Cathedral Park is a neighborhood in Portland, Oregon. It is situated on the North Portland peninsula and lies on the east shore of the Willamette River. The neighborhood is named after Cathedral Park, which is located under the St. Johns Bridge, and was given its name due to the Gothic arches that support the bridge, which resemble a cathedral arch.

==History==
The St. Johns Bridge connects the neighborhood to the Linnton and Northwest Industrial neighborhoods in Northwest Portland across the Willamette River. In addition to these neighborhoods, Cathedral Park is bordered by St. Johns to the northeast and University Park to the southeast.

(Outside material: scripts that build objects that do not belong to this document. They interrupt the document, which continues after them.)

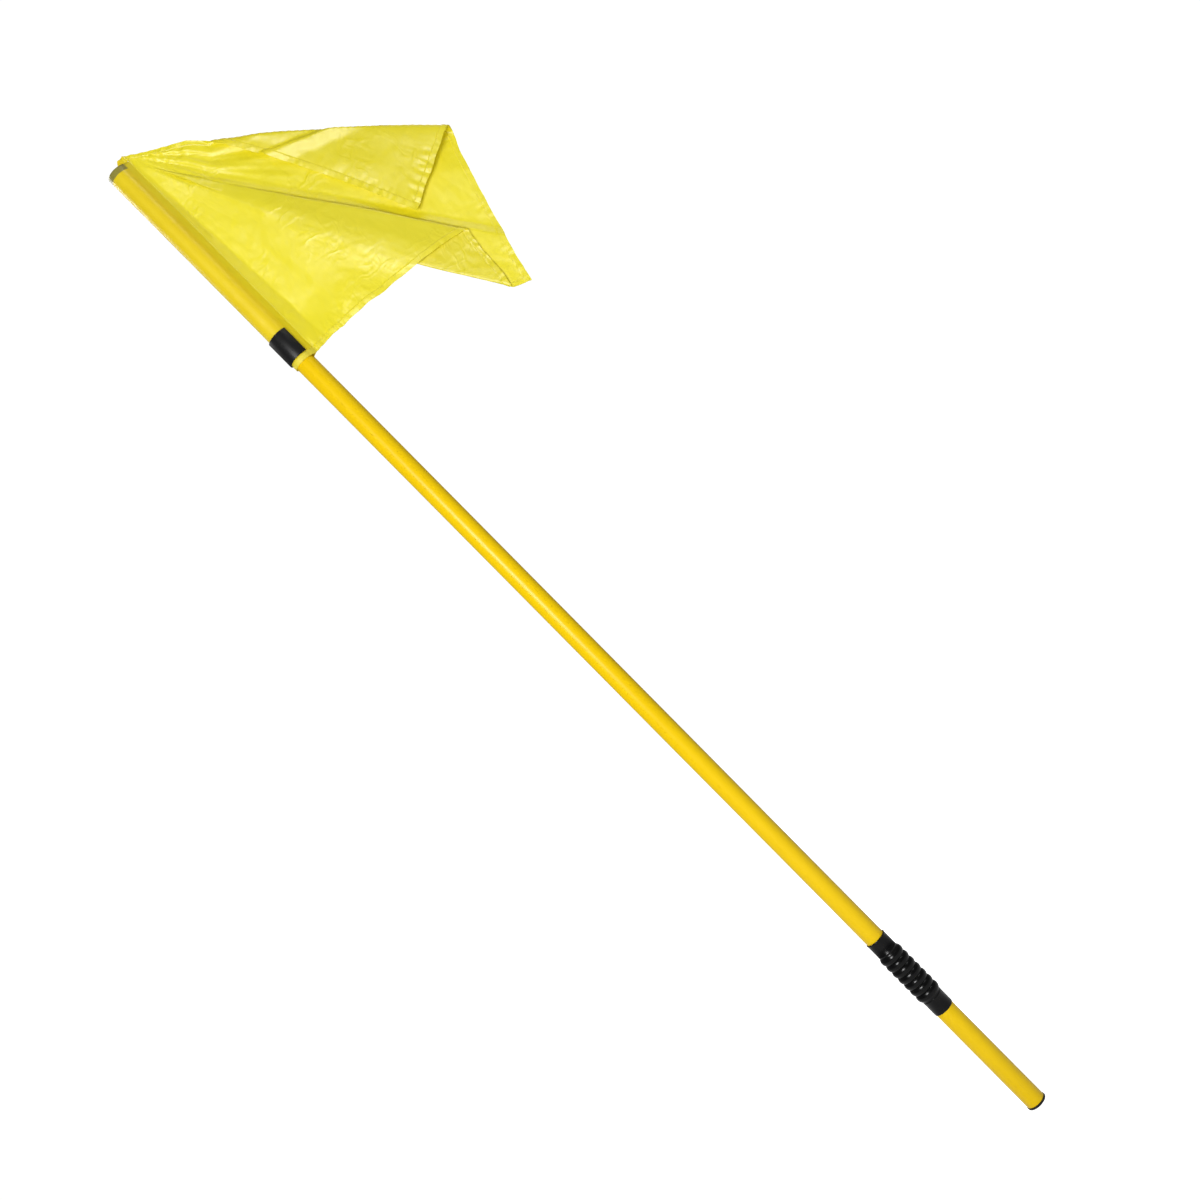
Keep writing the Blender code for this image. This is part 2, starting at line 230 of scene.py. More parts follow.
def marks(finish, scale, low, high, detail=3.0):
    """Scattered scuffs or scratches, from 0 to 1, whose length and width follow the scale along each axis."""
    return rise(finish, cloudy(finish, in_place(finish, scale), detail=detail), low, high)


def tint(finish, share, first, second):
    """One colour going over to another."""
    sockets = {0: share, 6: first, 7: second}
    return finish.node("ShaderNodeMix", {"data_type": "RGBA"}, sockets, output=2)


def relief(finish, height, depth):
    """Fine unevenness, depth metres deep, that catches the light."""
    sockets = {"Height": height, "Distance": depth, "Strength": 1.0}
    return finish.node("ShaderNodeBump", sockets=sockets)


def part_of(finish, where, axis):
    """One coordinate of a point as a number."""
    return finish.node("ShaderNodeSeparateXYZ", sockets={"Vector": where}, output=axis)


# %% [markdown]
# ## The hard finishes
#
# The tubes are extruded plastic, so they carry faint lines along their length where the die dragged, a
# slight orange peel, and the odd dull scuff from being carried and pushed into the ground. The plugs and
# the clip are moulded nylon. The clip keeps fine lengthwise lines, because it is cut from an extruded
# profile. All of these depend on nothing but the place on the object, so they need no unwrapping.


# %% Yellow extruded plastic
def yellow_plastic():
    finish = Finish("yellow_extruded_plastic")
    die_lines = cloudy(finish, in_place(finish, (900, 900, 4)), detail=2.0)
    patches = cloudy(finish, in_place(finish), size=0.11)
    peel = cloudy(finish, in_place(finish), size=0.0016, detail=1.0)
    scuffs = marks(finish, (260, 260, 46), 0.66, 0.74, detail=4.0)
    height = part_of(finish, in_place(finish), "Z")
    buried = rise(finish, height, 0.16, 0.10)
    grit = marks(finish, (700, 700, 90), 0.60, 0.70) * buried
    wear = finish.node("ShaderNodeMath", {"operation": "MAXIMUM"}, {0: scuffs * 0.5, 1: grit * 0.6})
    fresh = tint(finish, patches, (0.735, 0.480, 0.0, 1), (0.785, 0.530, 0.0, 1))
    color = tint(finish, wear * 0.45, fresh, (0.58, 0.38, 0.02, 1))
    rough = 0.27 + patches * 0.06 + wear * 0.25
    uneven = relief(finish, die_lines * 0.7 + peel * 0.5 - wear * 0.8, 0.00012)
    return finish.shade(Base_Color=color, Roughness=rough, Normal=uneven, Specular_IOR_Level=0.22)


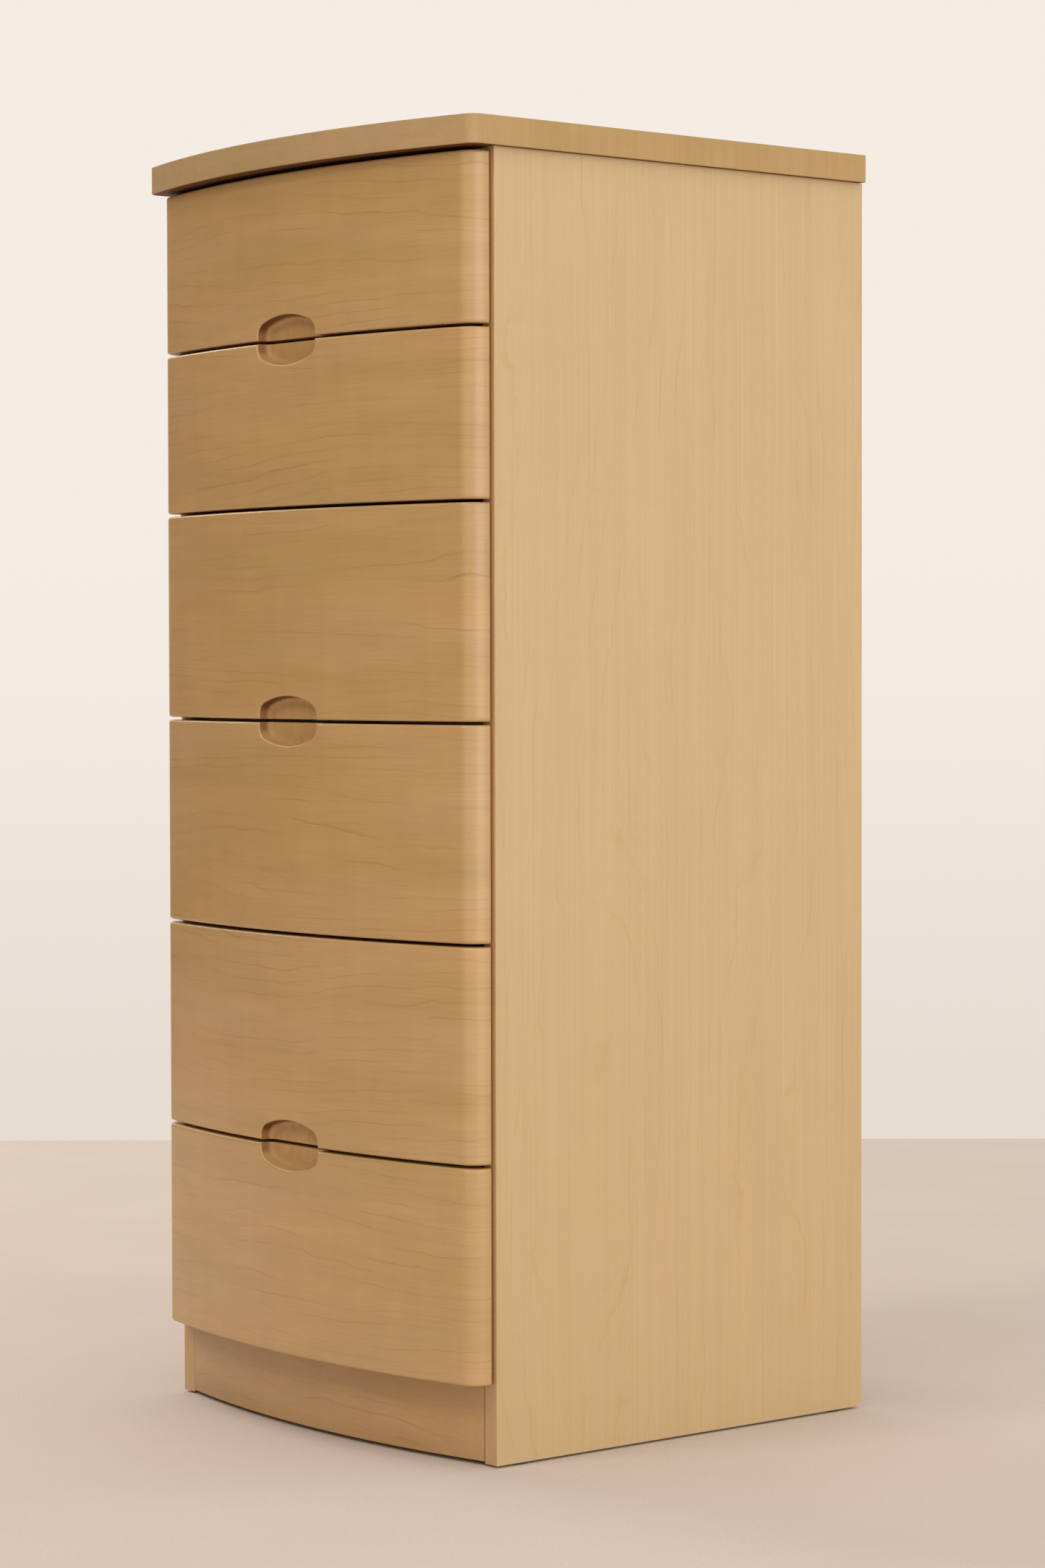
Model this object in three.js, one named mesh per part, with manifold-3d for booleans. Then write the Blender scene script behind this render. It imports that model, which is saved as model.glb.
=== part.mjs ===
// A tall chest of six bow-fronted drawers, made of the separate boards that it is put together from.
// Millimetres, +Z up, and the front faces -Y. The origin is on the floor, at the middle of the plan.

import * as THREE from 'three';
import { mergeVertices } from 'three/addons/utils/BufferGeometryUtils.js';
import Module from 'manifold-3d';

const wasm = await Module();
wasm.setup();

// ---------------------------------------------------------------- driving dimensions

// Carcass
const carcassWidth = 455;
const panelDepth = 418;
const panelHeight = 1086;
const boardThickness = 16;
const skirtingChamfer = 5;

// Bowed top
const topThickness = 24;
const topSideOverhang = 7.5;
const topBackSetback = 3;
const topCornerReach = 27;
const topBow = 33.5;
const topCornerRadius = 12;
const edgeBandThickness = 1;

// Back panel and its grooves in the sides
const backPanelThickness = 3;
const backGrooveWidth = 3.6;
const backGrooveDepth = 6;
const backGrooveInset = 10;

// Base, plinth and rails
const plinthHeight = 63;
const plinthBow = 23;
const plinthFloorGap = 1.5;
const plinthBackInset = 30;
const baseSetback = 2;
const railDepth = 60;
const middleRailSetback = 20;
const middleRailHeight = 601;

// Drawer fronts, from the top drawer down
const frontHeights = [141, 141, 180, 180, 180, 180];
const frontWidth = 449;
const frontGap = 2.7;
const lowestFrontHeight = 67;
const frontStandoff = 1.3;
const frontEndThickness = 18.7;
const frontBow = 27.3;
const frontCornerRadius = 18;

// Finger scoop in the edge of each front
const scoopHalfWidth = 43;
const scoopHeight = 21.7;
const scoopArchRadius = 100;
const scoopCornerRadius = 13;
const scoopDepth = 12;

// Drawer boxes
const sideClearance = 2;
const drawerSideThickness = 12;
const drawerSideLength = 392;
const drawerSideBelowTop = 40;
const drawerSideAboveFrontFoot = 17;
const drawerBackThickness = 12;
const drawerBackSetback = 6;
const drawerBackBelowSide = 6;
const drawerBottomThickness = 3;
const drawerBottomRise = 8;
const bottomGrooveDepth = 5.5;

// Runner strips
const runnerHeight = 16;
const runnerThickness = 7.5;
const runnerLength = 380;
const runnerSetback = 4;
const runnerGrooveHeight = 17;
const runnerGrooveDepth = 6;

// Glides
const glideHeight = 2;
const glideRadius = 7;
const glideInset = 30;

// Small fitting gap between a sheet and the groove that holds it
const fittingGap = 0.3;

// Steps along the curves
const bowSteps = 24;
const cornerSteps = 8;
const seamStep = 2;
const scoopArchSteps = 8;
const scoopCornerSteps = 6;
const glideSides = 24;
const cutMargin = 5;

// ---------------------------------------------------------------- derived places

const yBack = (panelDepth + topCornerReach + topBow) / 2;
const yPanelFront = yBack - panelDepth;
const carcassHalf = carcassWidth / 2;
const innerHalf = carcassHalf - boardThickness;
const zPanelFoot = glideHeight;
const zTopUnderside = zPanelFoot + panelHeight;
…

The 1911 Sanborn Map Index for the City of St. Johns, Oregon, shows that the Cathedral Park neighborhood was part of the original City of St. Johns prior to annexation by Portland in 1915.

The neighborhood is named after its most prominent landmark, the city park also called Cathedral Park, which in turn is named after the cathedral-like columns of the St. Johns Bridge it surrounds.

== Demographics ==
In 2020, 4,130 people lived in Cathedral Park, up 24% from 3,338 in 2010. 76% of people identified as white, 3.7% as American Indian or Alaska Native, 5.4% as Black or African American, 4.9% as Asian, 1.2% as Native Hawaiian or Pacific Islander, and 10.3% as some other race. 11.4% identified as Hispanic or Latino (any race). The median age in Cathedral Park was 38.1. The median household income was listed at $81,000 and 15% of the neighborhood was covered by tree canopy. 70% of eligible residents voted in the 2020 general election.